Bize Ebu Bekir b. Ebu Şeybe, ona Veki', ona Sufyan es-Sevrî, ona İbrahim, ona Hemmam Hz. Peygamber'den şöyle rivayet etmiştir: Bir adam gelip (Rasulullah'ın huzurunda) Hz. Osman'ı yüzüne karşı övdü. (Orada bulunan) el-Mikdad b. el-Esved de (yerden bir avuç) toprak alıp (öven kimsenin) yüzüne saçtı ve Rasulullah (sav) "(böyle yüze karşı) medhedenlerle karşılaştığınız zaman yüzlerine toprak saçınız" buyurdu dedi.
Bize Ahmed b.
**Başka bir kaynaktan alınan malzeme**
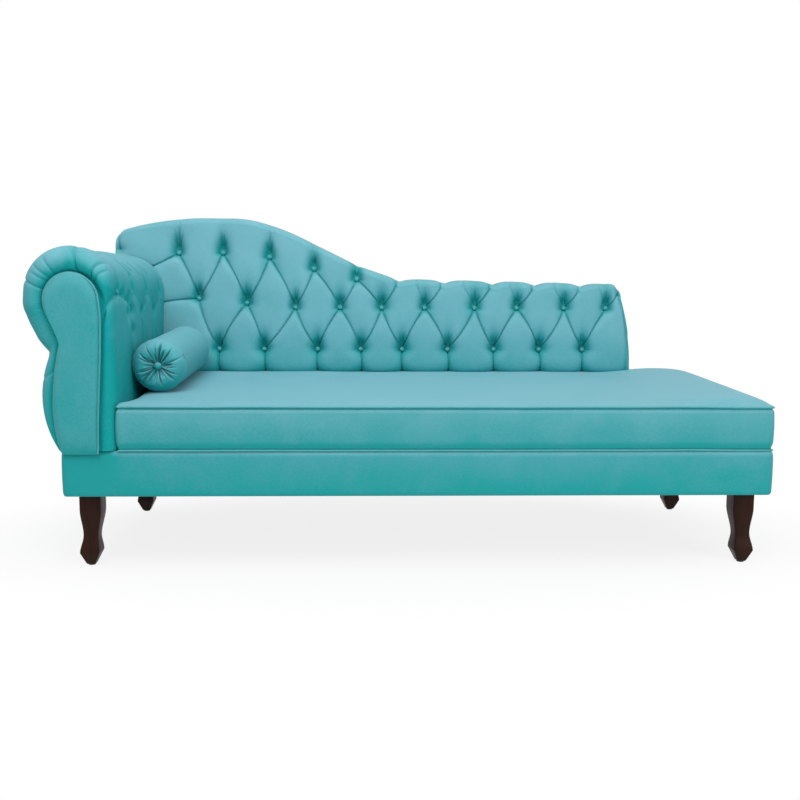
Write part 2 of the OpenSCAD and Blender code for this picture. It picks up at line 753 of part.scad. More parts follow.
module dust_cover_staples() {
    inset = dust_inset + staple_l;
    size = [staple_l, staple_w, staple_t];
    color(steel) {
        for (y = [inset, base_d - inset]) translate([base_l / 2, y, leg_h - staple_t / 2])
            staple_row(base_l - 4 * leg_w - 2 * leg_inset_x, size, 0);
        for (x = [inset, base_l - inset]) translate([x, base_d / 2, leg_h - staple_t / 2])
            staple_row(base_d - 4 * leg_w - 2 * leg_inset_y, size, 90);
    }
}
module rounded_sheet(x0, x1, y0, y1, z0, z1, r) {
    translate([0, 0, z0]) linear_extrude(z1 - z0) union() {
        translate([x0 + r, y0]) square([x1 - x0 - 2 * r, y1 - y0]);
        translate([x0, y0 + r]) square([x1 - x0, y1 - y0 - 2 * r]);
        for (x = [x0 + r, x1 - r]) for (y = [y0 + r, y1 - r]) translate([x, y]) circle(r);
    }
}
// The band turns in under the rails with a lip, and its top edge holds the piping
module base_cover() {
    color(cloth) difference() {
        rounded_sheet(0, base_l, 0, base_d, base_z, base_top, band_r);
        block(rail_x0 - fit_gap, rail_x1 + fit_gap, rail_y0 - fit_gap, rail_y1 + fit_gap,
            rail_z, base_top + overrun);
        block(lip_w, base_l - lip_w, lip_w, base_d - lip_w, base_z - overrun, rail_z + overrun);
        base_pipe(base_pipe_r + fit_gap);
    }
}
module base_pipe(r) {
    in = base_pipe_r - pipe_out;
    tube(edge_path(band_r, band_r, in, base_top), r, [0, 0, 1]);
}
module base_piping() {
    color(cloth_deep) base_pipe(base_pipe_r);
}

// Legs: square in section, with a block, a waist, a bulge and a chamfered foot
function leg_half(z) =
    z > leg_h - leg_block_h ? leg_w / 2
    : z > leg_waist_z
        ? leg_waist_w / 2
            + (leg_w - leg_waist_w) / 2 * smooth((z - leg_waist_z) / (leg_h - leg_block_h - leg_waist_z))
    : z > leg_bulge_z
        ? leg_bulge_w / 2
            - (leg_bulge_w - leg_waist_w) / 2 * smooth((z - leg_bulge_z) / (leg_waist_z - leg_bulge_z))
    : leg_foot_w / 2 + (leg_bulge_w - leg_foot_w) / 2 * (z - glide_t) / (leg_bulge_z - glide_t);
function leg_side(sign, way) =
    [
        for (z = concat(
            [leg_h, leg_h - leg_block_h],
            [for (k = [1 : 6]) leg_h - leg_block_h - (leg_h - leg_block_h - leg_waist_z) * k / 6],
            [for (k = [1 : 5]) leg_waist_z - (leg_waist_z - leg_bulge_z) * k / 5],
            [glide_t]
        )) [sign * leg_half(z) + way * foot_out * smooth(1 - z / (leg_h - leg_block_h)), z]
    ];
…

Yunus, ona Ebu Şihâb, ona Halid el-Hazzâ, ona Abdurrahman b. Ebu Bekre, ona da babasının rivayet ettiğine göre, bir kişi bir başkasını, Hz. Peygamber'in (sav) huzurunda övdü. Bunun üzerine Allah Rasulü üç defa; "arkadaşının boynunu kestin" dedi. Sonra da şöyle buyurdu: "Biriniz arkadaşını övecekse, ben onun şöyle şöyle olduğunu sanıyorum; onu Allah'a karşı temize çıkaramam desin."
Bize Müslim b. İbrahim, ona Rabi' b. Müslim, ona Muhammed b. Ziyad, ona da Ebu Hureyre'nin rivayet edildiğine göre Hz. Peygamber (sav) şöyle buyurmuştur: "İnsanlara teşekkür etmeyen, Allah'a şükretmez."